**What to work on**
Print the lines beginning with the one that contains "top_cover();" and ending with the one that contains "before = set(bpy.data.objects)", exactly, both included, and no other lines.

**Given material**

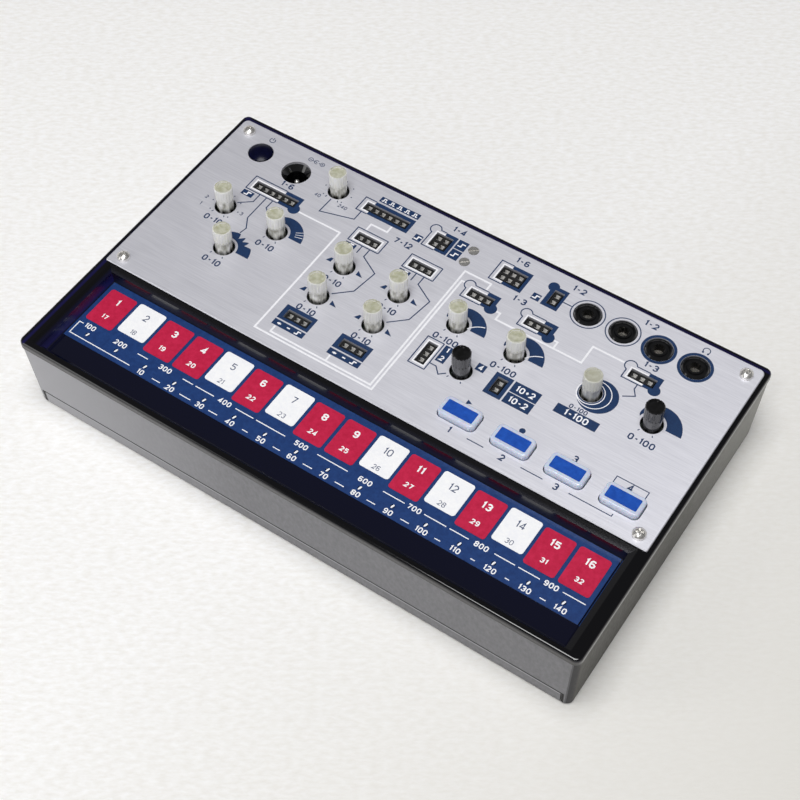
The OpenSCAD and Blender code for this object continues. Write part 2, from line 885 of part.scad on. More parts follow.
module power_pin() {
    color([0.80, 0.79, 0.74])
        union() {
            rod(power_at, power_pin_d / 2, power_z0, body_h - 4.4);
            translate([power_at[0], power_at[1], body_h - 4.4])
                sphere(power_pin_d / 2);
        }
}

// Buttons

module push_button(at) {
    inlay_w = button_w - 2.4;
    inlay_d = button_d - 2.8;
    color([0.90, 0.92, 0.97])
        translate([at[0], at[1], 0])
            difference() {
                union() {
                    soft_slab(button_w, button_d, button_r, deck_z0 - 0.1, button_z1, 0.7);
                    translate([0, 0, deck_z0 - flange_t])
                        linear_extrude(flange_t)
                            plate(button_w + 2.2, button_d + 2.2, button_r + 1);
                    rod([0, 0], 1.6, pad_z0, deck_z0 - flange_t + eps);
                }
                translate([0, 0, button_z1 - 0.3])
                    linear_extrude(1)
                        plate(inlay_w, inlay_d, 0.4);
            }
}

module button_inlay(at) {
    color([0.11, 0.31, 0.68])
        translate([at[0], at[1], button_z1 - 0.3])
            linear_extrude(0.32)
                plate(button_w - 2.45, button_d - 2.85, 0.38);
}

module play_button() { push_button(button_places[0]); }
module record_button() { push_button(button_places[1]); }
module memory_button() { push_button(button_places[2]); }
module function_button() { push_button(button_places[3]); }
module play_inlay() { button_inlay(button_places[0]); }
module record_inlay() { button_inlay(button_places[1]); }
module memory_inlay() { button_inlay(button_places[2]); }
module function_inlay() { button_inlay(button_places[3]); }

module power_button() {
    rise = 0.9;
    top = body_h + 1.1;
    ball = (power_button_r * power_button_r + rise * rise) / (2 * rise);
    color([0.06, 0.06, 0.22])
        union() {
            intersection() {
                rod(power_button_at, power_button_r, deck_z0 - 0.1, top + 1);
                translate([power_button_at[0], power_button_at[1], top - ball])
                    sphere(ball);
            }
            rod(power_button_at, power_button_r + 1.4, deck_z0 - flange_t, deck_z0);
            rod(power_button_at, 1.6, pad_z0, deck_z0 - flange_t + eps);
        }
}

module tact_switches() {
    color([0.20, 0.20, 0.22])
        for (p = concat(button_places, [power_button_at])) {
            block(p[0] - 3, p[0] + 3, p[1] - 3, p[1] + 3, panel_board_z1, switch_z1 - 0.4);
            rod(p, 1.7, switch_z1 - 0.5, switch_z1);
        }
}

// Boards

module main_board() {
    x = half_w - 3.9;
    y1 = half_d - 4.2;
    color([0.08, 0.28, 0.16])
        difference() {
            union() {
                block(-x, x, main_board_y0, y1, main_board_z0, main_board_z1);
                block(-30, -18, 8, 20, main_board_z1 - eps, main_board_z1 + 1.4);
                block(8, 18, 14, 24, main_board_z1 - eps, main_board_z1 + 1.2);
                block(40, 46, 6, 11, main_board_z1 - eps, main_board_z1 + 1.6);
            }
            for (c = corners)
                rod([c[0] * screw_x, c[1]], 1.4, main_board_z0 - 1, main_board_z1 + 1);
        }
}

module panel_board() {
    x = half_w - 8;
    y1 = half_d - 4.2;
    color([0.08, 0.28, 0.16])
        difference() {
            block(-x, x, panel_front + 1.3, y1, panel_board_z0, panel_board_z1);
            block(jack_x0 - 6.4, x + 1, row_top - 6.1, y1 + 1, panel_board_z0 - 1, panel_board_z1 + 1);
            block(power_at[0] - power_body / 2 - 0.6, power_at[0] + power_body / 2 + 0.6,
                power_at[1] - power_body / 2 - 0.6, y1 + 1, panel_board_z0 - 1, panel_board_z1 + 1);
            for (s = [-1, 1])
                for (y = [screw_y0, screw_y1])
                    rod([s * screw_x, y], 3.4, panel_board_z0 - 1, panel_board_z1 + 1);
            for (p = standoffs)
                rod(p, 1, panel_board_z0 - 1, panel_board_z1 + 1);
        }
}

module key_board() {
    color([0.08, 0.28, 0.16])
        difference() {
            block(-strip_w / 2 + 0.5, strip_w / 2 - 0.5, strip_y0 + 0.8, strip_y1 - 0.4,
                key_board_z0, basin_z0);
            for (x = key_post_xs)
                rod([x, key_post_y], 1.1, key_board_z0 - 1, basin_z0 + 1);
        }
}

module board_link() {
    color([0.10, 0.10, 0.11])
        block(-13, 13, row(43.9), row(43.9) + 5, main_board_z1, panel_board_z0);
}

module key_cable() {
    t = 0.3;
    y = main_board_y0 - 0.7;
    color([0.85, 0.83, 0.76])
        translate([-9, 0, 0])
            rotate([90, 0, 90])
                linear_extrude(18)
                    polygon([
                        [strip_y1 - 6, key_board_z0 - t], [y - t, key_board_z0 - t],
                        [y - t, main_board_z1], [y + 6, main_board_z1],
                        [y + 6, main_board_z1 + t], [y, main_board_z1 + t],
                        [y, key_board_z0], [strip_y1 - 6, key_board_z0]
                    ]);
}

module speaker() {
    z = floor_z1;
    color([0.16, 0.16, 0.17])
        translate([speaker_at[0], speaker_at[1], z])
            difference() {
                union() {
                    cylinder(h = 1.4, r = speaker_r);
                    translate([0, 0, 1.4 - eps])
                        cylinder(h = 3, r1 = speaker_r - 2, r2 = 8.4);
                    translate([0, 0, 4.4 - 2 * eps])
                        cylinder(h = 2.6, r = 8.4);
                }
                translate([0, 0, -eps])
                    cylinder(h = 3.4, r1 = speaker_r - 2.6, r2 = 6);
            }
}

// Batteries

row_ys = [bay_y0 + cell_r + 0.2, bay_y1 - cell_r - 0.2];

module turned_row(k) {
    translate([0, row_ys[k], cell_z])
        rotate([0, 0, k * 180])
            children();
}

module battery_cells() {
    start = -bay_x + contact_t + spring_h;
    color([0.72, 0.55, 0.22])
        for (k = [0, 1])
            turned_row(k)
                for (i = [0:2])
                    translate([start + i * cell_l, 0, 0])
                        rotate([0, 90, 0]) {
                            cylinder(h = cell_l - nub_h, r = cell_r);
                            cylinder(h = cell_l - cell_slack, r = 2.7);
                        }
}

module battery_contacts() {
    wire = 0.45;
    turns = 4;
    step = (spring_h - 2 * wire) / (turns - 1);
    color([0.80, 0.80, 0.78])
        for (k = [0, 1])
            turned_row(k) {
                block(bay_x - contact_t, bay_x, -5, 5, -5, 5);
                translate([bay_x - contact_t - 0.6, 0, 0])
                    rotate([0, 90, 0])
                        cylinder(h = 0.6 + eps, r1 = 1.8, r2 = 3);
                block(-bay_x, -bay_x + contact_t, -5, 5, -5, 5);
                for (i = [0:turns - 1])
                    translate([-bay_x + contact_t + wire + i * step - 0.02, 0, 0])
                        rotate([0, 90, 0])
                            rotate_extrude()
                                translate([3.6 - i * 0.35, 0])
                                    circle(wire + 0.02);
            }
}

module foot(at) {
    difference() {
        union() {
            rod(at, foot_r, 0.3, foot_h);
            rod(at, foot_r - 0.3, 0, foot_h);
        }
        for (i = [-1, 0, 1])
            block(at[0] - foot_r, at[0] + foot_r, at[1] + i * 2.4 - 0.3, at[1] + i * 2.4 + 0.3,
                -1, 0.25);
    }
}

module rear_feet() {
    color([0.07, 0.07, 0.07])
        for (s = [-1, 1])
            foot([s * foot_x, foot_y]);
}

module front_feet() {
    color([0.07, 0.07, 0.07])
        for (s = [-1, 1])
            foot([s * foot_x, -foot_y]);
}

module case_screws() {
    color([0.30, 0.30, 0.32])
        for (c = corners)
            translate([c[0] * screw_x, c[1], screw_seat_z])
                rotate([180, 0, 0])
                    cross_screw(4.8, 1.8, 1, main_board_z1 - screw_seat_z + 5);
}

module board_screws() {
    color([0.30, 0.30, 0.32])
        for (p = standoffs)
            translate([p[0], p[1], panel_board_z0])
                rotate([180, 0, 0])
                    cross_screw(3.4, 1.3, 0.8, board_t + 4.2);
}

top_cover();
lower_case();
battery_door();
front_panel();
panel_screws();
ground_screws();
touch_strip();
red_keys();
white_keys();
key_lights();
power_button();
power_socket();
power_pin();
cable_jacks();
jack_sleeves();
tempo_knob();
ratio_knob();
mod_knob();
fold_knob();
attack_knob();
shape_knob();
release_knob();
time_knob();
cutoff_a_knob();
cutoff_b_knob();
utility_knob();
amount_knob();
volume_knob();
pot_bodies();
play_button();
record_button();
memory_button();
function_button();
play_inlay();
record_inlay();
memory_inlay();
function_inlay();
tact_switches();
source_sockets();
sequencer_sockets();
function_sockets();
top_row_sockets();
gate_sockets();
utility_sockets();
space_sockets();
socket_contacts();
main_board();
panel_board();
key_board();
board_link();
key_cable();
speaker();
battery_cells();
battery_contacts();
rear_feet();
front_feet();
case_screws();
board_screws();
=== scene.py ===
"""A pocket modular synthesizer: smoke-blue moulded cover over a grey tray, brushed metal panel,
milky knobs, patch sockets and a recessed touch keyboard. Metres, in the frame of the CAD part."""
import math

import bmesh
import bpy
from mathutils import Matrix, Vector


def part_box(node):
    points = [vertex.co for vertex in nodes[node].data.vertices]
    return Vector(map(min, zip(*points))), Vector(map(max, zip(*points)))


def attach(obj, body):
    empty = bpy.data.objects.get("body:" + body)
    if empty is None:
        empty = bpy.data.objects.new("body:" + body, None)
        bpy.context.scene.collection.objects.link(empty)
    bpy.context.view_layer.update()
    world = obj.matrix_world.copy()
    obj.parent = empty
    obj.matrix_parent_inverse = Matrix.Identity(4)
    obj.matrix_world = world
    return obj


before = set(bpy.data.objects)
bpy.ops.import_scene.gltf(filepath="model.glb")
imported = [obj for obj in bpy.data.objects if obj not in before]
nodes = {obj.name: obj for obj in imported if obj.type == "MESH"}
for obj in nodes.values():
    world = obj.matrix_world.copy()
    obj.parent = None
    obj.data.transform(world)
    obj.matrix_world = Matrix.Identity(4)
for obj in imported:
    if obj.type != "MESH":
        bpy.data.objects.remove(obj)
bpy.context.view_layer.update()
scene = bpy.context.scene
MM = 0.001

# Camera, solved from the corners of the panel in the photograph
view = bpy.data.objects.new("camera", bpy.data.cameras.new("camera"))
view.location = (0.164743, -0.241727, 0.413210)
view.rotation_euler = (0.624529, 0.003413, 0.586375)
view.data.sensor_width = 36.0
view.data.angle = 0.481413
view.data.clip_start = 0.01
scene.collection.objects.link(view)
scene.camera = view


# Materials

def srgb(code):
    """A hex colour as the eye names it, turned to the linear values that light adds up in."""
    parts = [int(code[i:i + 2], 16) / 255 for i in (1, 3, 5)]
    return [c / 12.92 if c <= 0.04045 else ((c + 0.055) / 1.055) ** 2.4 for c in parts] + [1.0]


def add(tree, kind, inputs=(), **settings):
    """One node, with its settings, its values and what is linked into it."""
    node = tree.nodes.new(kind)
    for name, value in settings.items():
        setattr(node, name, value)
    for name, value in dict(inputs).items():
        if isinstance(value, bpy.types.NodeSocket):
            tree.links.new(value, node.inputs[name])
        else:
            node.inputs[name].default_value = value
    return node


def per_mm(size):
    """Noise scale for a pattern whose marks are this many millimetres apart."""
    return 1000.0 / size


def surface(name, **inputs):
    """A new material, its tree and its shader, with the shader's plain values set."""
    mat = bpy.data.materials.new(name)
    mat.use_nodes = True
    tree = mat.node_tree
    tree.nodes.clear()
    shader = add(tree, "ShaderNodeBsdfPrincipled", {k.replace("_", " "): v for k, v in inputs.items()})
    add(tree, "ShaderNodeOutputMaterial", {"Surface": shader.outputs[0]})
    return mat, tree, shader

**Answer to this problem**
top_cover();
lower_case();
battery_door();
front_panel();
panel_screws();
ground_screws();
touch_strip();
red_keys();
white_keys();
key_lights();
power_button();
power_socket();
power_pin();
cable_jacks();
jack_sleeves();
tempo_knob();
ratio_knob();
mod_knob();
fold_knob();
attack_knob();
shape_knob();
release_knob();
time_knob();
cutoff_a_knob();
cutoff_b_knob();
utility_knob();
amount_knob();
volume_knob();
pot_bodies();
play_button();
record_button();
memory_button();
function_button();
play_inlay();
record_inlay();
memory_inlay();
function_inlay();
tact_switches();
source_sockets();
sequencer_sockets();
function_sockets();
top_row_sockets();
gate_sockets();
utility_sockets();
space_sockets();
socket_contacts();
main_board();
panel_board();
key_board();
board_link();
key_cable();
speaker();
battery_cells();
battery_contacts();
rear_feet();
front_feet();
case_screws();
board_screws();
=== scene.py ===
"""A pocket modular synthesizer: smoke-blue moulded cover over a grey tray, brushed metal panel,
milky knobs, patch sockets and a recessed touch keyboard. Metres, in the frame of the CAD part."""
import math

import bmesh
import bpy
from mathutils import Matrix, Vector


def part_box(node):
    points = [vertex.co for vertex in nodes[node].data.vertices]
    return Vector(map(min, zip(*points))), Vector(map(max, zip(*points)))


def attach(obj, body):
    empty = bpy.data.objects.get("body:" + body)
    if empty is None:
        empty = bpy.data.objects.new("body:" + body, None)
        bpy.context.scene.collection.objects.link(empty)
    bpy.context.view_layer.update()
    world = obj.matrix_world.copy()
    obj.parent = empty
    obj.matrix_parent_inverse = Matrix.Identity(4)
    obj.matrix_world = world
    return obj


before = set(bpy.data.objects)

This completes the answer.